*Task description:*
Extract the complete listing and repeat it word for word.
====
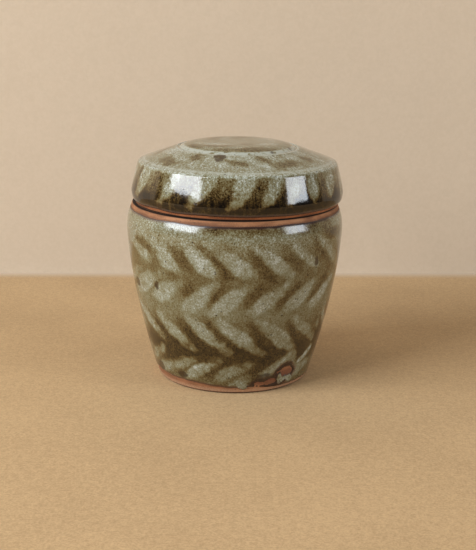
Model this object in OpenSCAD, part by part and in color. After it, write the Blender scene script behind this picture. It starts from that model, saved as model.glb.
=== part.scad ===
/* [Jar] */
// Height of the jar from its base to the ledge that the lid sits on
jar_h = 92.2; // [70:0.2:160]
// Radius of the clay wall at the belly, its widest
belly_r = 55.7; // [54:0.1:80]
// How far below the ledge the belly lies
shoulder_h = 12.7; // [8:0.1:30]
// Radius of the clay wall at the foot
foot_r = 39.4; // [25:0.1:50]
// How fast the wall opens from the foot, 1 for a straight wall and more for a fuller one
belly_curve = 1.55; // [1:0.05:3]
// Thickness of the jar's wall
jar_wall = 5; // [3:0.1:8]
// Thickness of the jar's floor
floor_t = 7; // [4:0.1:10]
// Radius in the corner between the floor and the wall, inside
floor_round = 12; // [6:0.5:18]
// Bevel round the edge of the foot
foot_bevel = 0.8; // [0.2:0.1:2]

/* [Ledge and collar] */
// Outer radius of the ledge
rim_r = 53.4; // [44:0.1:54]
// Width of the ledge, from its outer edge in to the collar
ledge_w = 6; // [5:0.1:10]
// Height of the collar above the ledge
collar_h = 8; // [5:0.1:12]
// Thickness of the collar's wall
collar_wall = 4; // [3:0.1:6]
// Radius on the edges of the ledge and of the collar
edge_round = 0.9; // [0.3:0.1:1.4]

/* [Lid] */
// How far the lid's lower edge lies inside the edge of the ledge
lid_step = 1.1; // [0:0.1:1.5]
// How far the band of the lid swells out past its lower edge
band_swell = 2.1; // [0.5:0.1:4]
// Height of the band's widest line above the ledge
band_wide_z = 6.5; // [4:0.1:10]
// Height of the band above the ledge, up to the bevel
band_h = 21.2; // [17:0.1:40]
// How far the bevel lies inside the band's widest line
band_lean = 3.6; // [0.5:0.1:8]
// How rounded the band is between its widest line and the bevel, 1 for a straight cone
band_curve = 1.2; // [1:0.1:3]
// Radius on the bevel
bevel_round = 1.6; // [0.5:0.1:3]
// Rise of the sloping top, from the bevel to the disc
slope_rise = 6.8; // [3:0.1:15]
// Radius of the low disc in the middle of the top
disc_r = 29.6; // [12:0.1:34]
// Rise of the disc above the slope
disc_rise = 2.6; // [1:0.1:8]
// How flat the disc is, higher for a flatter top and a steeper side
disc_curve = 6; // [2:0.5:12]
// Width of the turned groove round the disc
groove_w = 1.6; // [1:0.1:3]
// Depth of that groove
groove_d = 0.4; // [0.1:0.1:0.8]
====
*The result:*
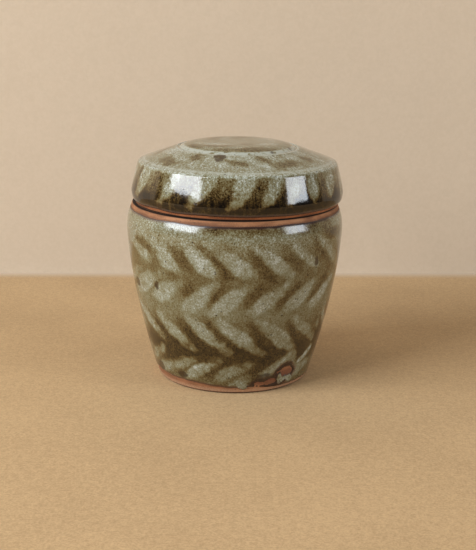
Model this object in OpenSCAD, part by part and in color. After it, write the Blender scene script behind this picture. It starts from that model, saved as model.glb.
=== part.scad ===
/* [Jar] */
// Height of the jar from its base to the ledge that the lid sits on
jar_h = 92.2; // [70:0.2:160]
// Radius of the clay wall at the belly, its widest
belly_r = 55.7; // [54:0.1:80]
// How far below the ledge the belly lies
shoulder_h = 12.7; // [8:0.1:30]
// Radius of the clay wall at the foot
foot_r = 39.4; // [25:0.1:50]
// How fast the wall opens from the foot, 1 for a straight wall and more for a fuller one
belly_curve = 1.55; // [1:0.05:3]
// Thickness of the jar's wall
jar_wall = 5; // [3:0.1:8]
// Thickness of the jar's floor
floor_t = 7; // [4:0.1:10]
// Radius in the corner between the floor and the wall, inside
floor_round = 12; // [6:0.5:18]
// Bevel round the edge of the foot
foot_bevel = 0.8; // [0.2:0.1:2]

/* [Ledge and collar] */
// Outer radius of the ledge
rim_r = 53.4; // [44:0.1:54]
// Width of the ledge, from its outer edge in to the collar
ledge_w = 6; // [5:0.1:10]
// Height of the collar above the ledge
collar_h = 8; // [5:0.1:12]
// Thickness of the collar's wall
collar_wall = 4; // [3:0.1:6]
// Radius on the edges of the ledge and of the collar
edge_round = 0.9; // [0.3:0.1:1.4]

/* [Lid] */
// How far the lid's lower edge lies inside the edge of the ledge
lid_step = 1.1; // [0:0.1:1.5]
// How far the band of the lid swells out past its lower edge
band_swell = 2.1; // [0.5:0.1:4]
// Height of the band's widest line above the ledge
band_wide_z = 6.5; // [4:0.1:10]
// Height of the band above the ledge, up to the bevel
band_h = 21.2; // [17:0.1:40]
// How far the bevel lies inside the band's widest line
band_lean = 3.6; // [0.5:0.1:8]
// How rounded the band is between its widest line and the bevel, 1 for a straight cone
band_curve = 1.2; // [1:0.1:3]
// Radius on the bevel
bevel_round = 1.6; // [0.5:0.1:3]
// Rise of the sloping top, from the bevel to the disc
slope_rise = 6.8; // [3:0.1:15]
// Radius of the low disc in the middle of the top
disc_r = 29.6; // [12:0.1:34]
// Rise of the disc above the slope
disc_rise = 2.6; // [1:0.1:8]
// How flat the disc is, higher for a flatter top and a steeper side
disc_curve = 6; // [2:0.5:12]
// Width of the turned groove round the disc
groove_w = 1.6; // [1:0.1:3]
// Depth of that groove
groove_d = 0.4; // [0.1:0.1:0.8]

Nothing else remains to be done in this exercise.